Thoughtfully, Mary Kehoe called to let me know that her sister, Beth Danon, had succumbed to cancer, before I read it on my computer screen. Good friends in the early days of the paper, Beth and I lost regular touch when she moved from Winooski to Hinesburg. She was a partner in a busy law practice there, representing people with disabilities and others who would not have been able to pay for proper legal representation; then as now, the paper afforded me very little time to maintain friendships.

As soon as I heard Mary's voice, my heart sank. I had no idea Beth was sick, so the news of her death, at 68, was a shock. The grief was compounded by the selfish regret that I didn't spend more time with her, that I took her for granted. I thought she would be here forever.

Listening to her friends and family remember Beth at the memorial service on Saturday at the First Unitarian Universalist Society of Burlington, I ached for the collective loss. Their stories synced up beautifully, describing a woman of political action who listened deeply, laughed loudly and gave much more than she received.

Among the speakers was her stepfather, U.S. Sen. Peter Welch, who married Beth's mom, the late Joan Smith, in 1976, when she was a single parent of five kids.

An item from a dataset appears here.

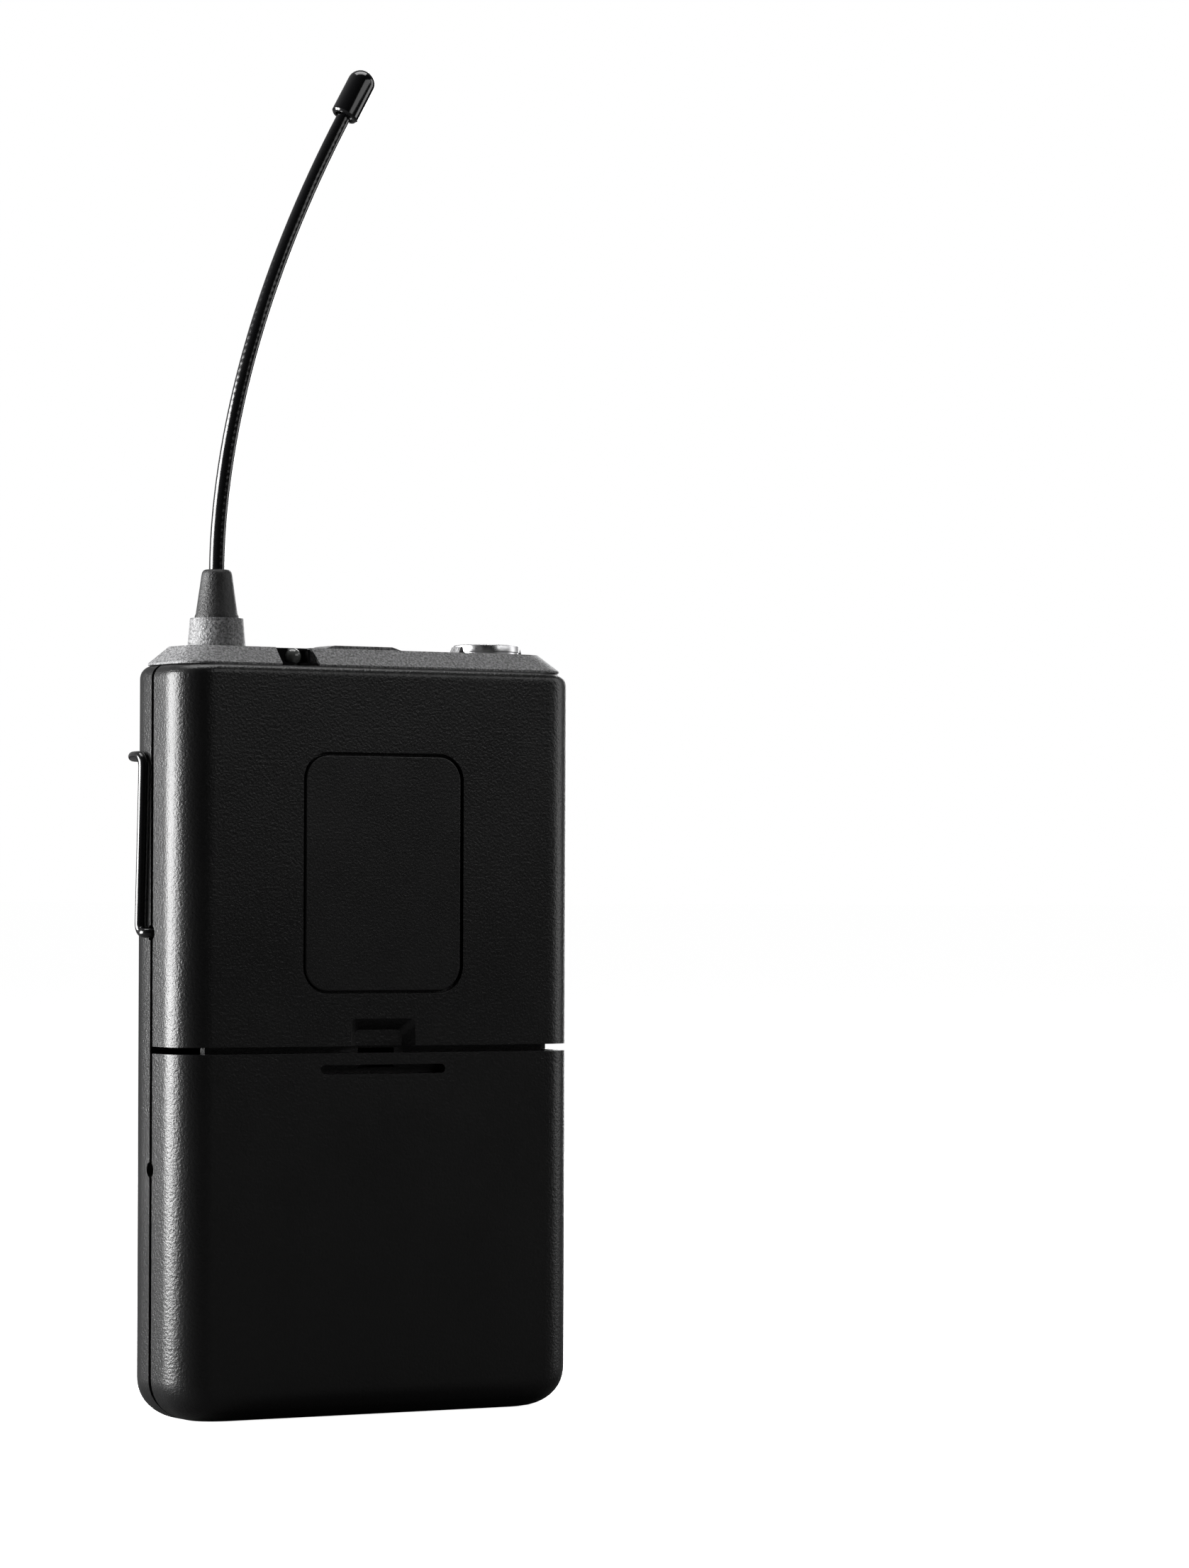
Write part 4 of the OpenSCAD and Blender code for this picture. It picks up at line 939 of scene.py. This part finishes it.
# %% Clip tongue
bend_z, flare_z = CLIP_TOP - 48, CLIP_TOP - 58
near_y, flare_y = CLIP_BACK - 0.35, CLIP_BACK + 3.4
half_tongue = [(LEG_END - 0.05, CLIP_BACK, CLIP_TOP), (TONGUE_HALF, CLIP_BACK, CLIP_TOP),
               (TONGUE_HALF, near_y, bend_z), (TONGUE_HALF - 1, flare_y, flare_z)]
tongue_path = [(-x, y, z) for x, y, z in half_tongue] + half_tongue[::-1]
tongue = bent_wire("tongue", tongue_path, [2.2, 8, 4.5, 4.5, 8, 2.2])
place(tongue, "clip_tongue", "clip_tongue", "clip_wire", wire_black, "belt_clip_tongue")

# %% [markdown]
# ## Battery cells
# Behind the door lie two cells, side by side and turned opposite ways. A cell is a steel can in a
# printed sleeve that curls over both rims. Its profile is spun about its own axis and laid along X.
# The sleeve's colours are plain bands along the cell, without lettering.

# %% Cells
CELL_Y, CELL_R, CELL_L = -0.3, 7.25, 49.5
sleeve_print = finish("sleeve_print", (0.02, 0.10, 0.07), 0.22, coat=0.4)
bands = pattern(sleeve_print, "ShaderNodeTexGradient", 50 * MM)
tint(sleeve_print, bands.outputs["Fac"], (0.012, 0.055, 0.045), (0.62, 0.45, 0.12), 0.26, 0.262)
grain(sleeve_print, 0.6 * MM, 0.012 * MM)
can_steel = finish("can_steel", (0.62, 0.62, 0.61), 0.28, metallic=1.0)
grain(can_steel, 0.3 * MM, 0.012 * MM, 3)
drift(can_steel, 2 * MM, "Roughness", 0.2, 0.36)


def cell_sleeve():
    """The printed sleeve, curled over both rims of the can."""
    low_rim = [(6.1, 0.05), (6.55, 0), (6.9, 0.1), (7.15, 0.35), (CELL_R, 0.7)]
    high_rim = [(CELL_R, 0.9), (7.1, 0.45), (6.75, 0.18), (6.2, 0.1), (6.2, 0.35), (6.85, 0.8)]
    return low_rim + [(r, CELL_L - below) for r, below in high_rim] + [(7.0, 1), (6.3, 0.4), (6.1, 0.05)]


def cell_can():
    """The steel ends and the nub, inside the sleeve."""
    low_end = [(0, 0.15), (5.2, 0.15), (5.5, 0.05), (6.3, 0.05), (6.95, 0.6)]
    high_end = [(6.95, -0.9), (6.3, -0.35), (3.7, -0.3), (3.4, -0.12), (2.9, 0), (2.75, 0.2), (2.75, 0.7),
                (2.45, 1), (0, 1)]
    return low_end + [(r, CELL_L + above) for r, above in high_end]


def lay_cell(profile, node_name):
    """Spins a profile and lays it where the frame has that cell, with its nub at the same end."""
    made = turned(profile, 0, 0, 56)
    low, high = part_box(node_name)
    mid_z = (low.z + high.z) / 2
    nub_right = node_name == "battery_cell_lower"
    start = low.x if nub_right else high.x
    turn = Matrix.Rotation(pi / 2 if nub_right else -pi / 2, 4, "Y")
    made.data.transform(Matrix.Translation((start, CELL_Y * MM, mid_z)) @ turn)
    return soften(made, 0)


for cell_node in ("battery_cell_lower", "battery_cell_upper"):
    short = cell_node.replace("battery_cell_", "cell_")
    sleeve = lay_cell(cell_sleeve(), cell_node)
    place(sleeve, short + "_sleeve", "root", "cell_jacket", sleeve_print, cell_node)
    can = lay_cell(cell_can(), cell_node)
    place(can, short + "_can", "root", "cell_jacket", can_steel)

# %% [markdown]
# ## Inside parts
# The frame's own boards, screws, springs and contacts already have their true shapes. They keep
# those meshes and only get a finish. A circuit board is fibreglass under green lacquer, with copper
# lines that show through as a paler green. Tin plate is bright with a faint grain, and moulded epoxy
# is matt.

# %% Inside finishes
board_green = finish("board_green", (0.008, 0.10, 0.045), 0.26, coat=0.25)
lines = pattern(board_green, "ShaderNodeTexBrick", 4 * MM)
lines.inputs["Color1"].default_value = (0.008, 0.10, 0.045, 1)
lines.inputs["Color2"].default_value = (0.010, 0.12, 0.055, 1)
lines.inputs["Mortar"].default_value = (0.03, 0.22, 0.10, 1)
lines.inputs["Mortar Size"].default_value = 0.03
board_green.node_tree.nodes["Mapping"].inputs["Rotation"].default_value = (pi / 2, 0, 0)
board_green.node_tree.links.new(lines.outputs["Color"],
                                board_green.node_tree.nodes["Principled BSDF"].inputs["Base Color"])
relief(board_green, lines.outputs["Fac"], -0.02 * MM)
grain(board_green, 0.5 * MM, 0.008 * MM)

bright_steel = finish("bright_steel", (0.60, 0.60, 0.59), 0.30, metallic=1.0)
grain(bright_steel, 0.15 * MM, 0.012 * MM, 3)
drift(bright_steel, 1.2 * MM, "Roughness", 0.22, 0.40)
screw_black = finish("screw_black", (0.02, 0.02, 0.021), 0.36, metallic=0.6)
grain(screw_black, 0.15 * MM, 0.015 * MM, 3)
drift(screw_black, 0.8 * MM, "Roughness", 0.28, 0.46)
tin_plate = finish("tin_plate", (0.66, 0.66, 0.65), 0.33, metallic=1.0)
brushing = pattern(tin_plate, "ShaderNodeTexNoise", 0.6 * MM, (1, 1, 0.06))
brushing.inputs["Detail"].default_value = 4
relief(tin_plate, brushing.outputs[0], 0.02 * MM)
drift(tin_plate, 4 * MM, "Roughness", 0.26, 0.42)
spring_nickel = finish("spring_nickel", (0.68, 0.65, 0.58), 0.24, metallic=1.0)
grain(spring_nickel, 0.2 * MM, 0.010 * MM, 2)
drift(spring_nickel, 2.5 * MM, "Roughness", 0.18, 0.34)
gold_plate = finish("gold_plate", (0.86, 0.58, 0.20), 0.20, metallic=1.0)
grain(gold_plate, 0.2 * MM, 0.008 * MM)
turned_brass = finish("turned_brass", (0.72, 0.50, 0.20), 0.28, metallic=1.0)
rings = pattern(turned_brass, "ShaderNodeTexWave", 0.5 * MM, bands_direction="Z")
relief(turned_brass, rings.outputs[0], 0.02 * MM)
tray_black = finish("tray_black", (0.020, 0.020, 0.021), 0.42)
grain(tray_black, 0.5 * MM, 0.05 * MM, 3)
drift(tray_black, 8 * MM, "Roughness", 0.36, 0.48)
epoxy_black = finish("epoxy_black", (0.016, 0.016, 0.017), 0.50)
grain(epoxy_black, 0.2 * MM, 0.03 * MM, 3)
ceramic = finish("ceramic", (0.52, 0.49, 0.42), 0.45)
grain(ceramic, 0.25 * MM, 0.02 * MM, 3)
rotor_white = finish("rotor_white", (0.78, 0.77, 0.73), 0.34)
grain(rotor_white, 0.3 * MM, 0.015 * MM)
switch_red = finish("switch_red", (0.46, 0.03, 0.022), 0.34)
slides = pattern(switch_red, "ShaderNodeTexNoise", 0.4 * MM)
tint(switch_red, slides.outputs[0], (0.40, 0.022, 0.018), (0.52, 0.04, 0.028))
grain(switch_red, 0.3 * MM, 0.015 * MM)
can_sleeve = finish("can_sleeve", (0.02, 0.02, 0.06), 0.25, coat=0.3)
stripe = pattern(can_sleeve, "ShaderNodeTexNoise", 3 * MM)
tint(can_sleeve, stripe.outputs[0], (0.014, 0.014, 0.05), (0.03, 0.03, 0.09))
grain(can_sleeve, 0.5 * MM, 0.01 * MM)
winding = finish("winding", (0.32, 0.12, 0.035), 0.30, metallic=0.7)
turns = pattern(winding, "ShaderNodeTexWave", 0.7 * MM, bands_direction="Y")
relief(winding, turns.outputs[0], 0.06 * MM)

inside = {
    board_green: ("main_board", "control_board", "jack_board"),
    bright_steel: ("door_hinge_pins", "tray_screws", "board_screws", "cap_screws", "jack_nut"),
    screw_black: ("case_screws",),
    tin_plate: ("shield_can", "crystal_can", "switch_body"),
    spring_nickel: ("contact_plates", "contact_springs"),
    gold_plate: ("jack_pins",),
    turned_brass: ("antenna_foot",),
    tray_black: ("battery_tray",),
    epoxy_black: ("circuit_chips", "jack_insulator"),
    ceramic: ("trimmer_body",),
    rotor_white: ("gain_trimmer",),
    switch_red: ("channel_switch",),
    can_sleeve: ("capacitors",),
    winding: ("coils",),
    gloss_black: ("led_bezel",),
}
for material, names in inside.items():
    for name in names:
        nodes[name].data.materials.clear()
        nodes[name].data.materials.append(material)
print("finished", sum(len(names) for names in inside.values()), "inside parts")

Those siblings, along with Beth's beloved nieces and nephews, gave her a moving send-off, complete with renditions of "Lean on Me" and "Let It Be."

I'd like to believe the Beatles, but will there be an answer? Fortunately, I'd already planned a winter vacation; for the next two weeks, I'll be getting out to see some people I love while I can still hear their stories, in their own words. No time to wait.

Routly will be away until February 8; her next column will appear in the February 15 issue.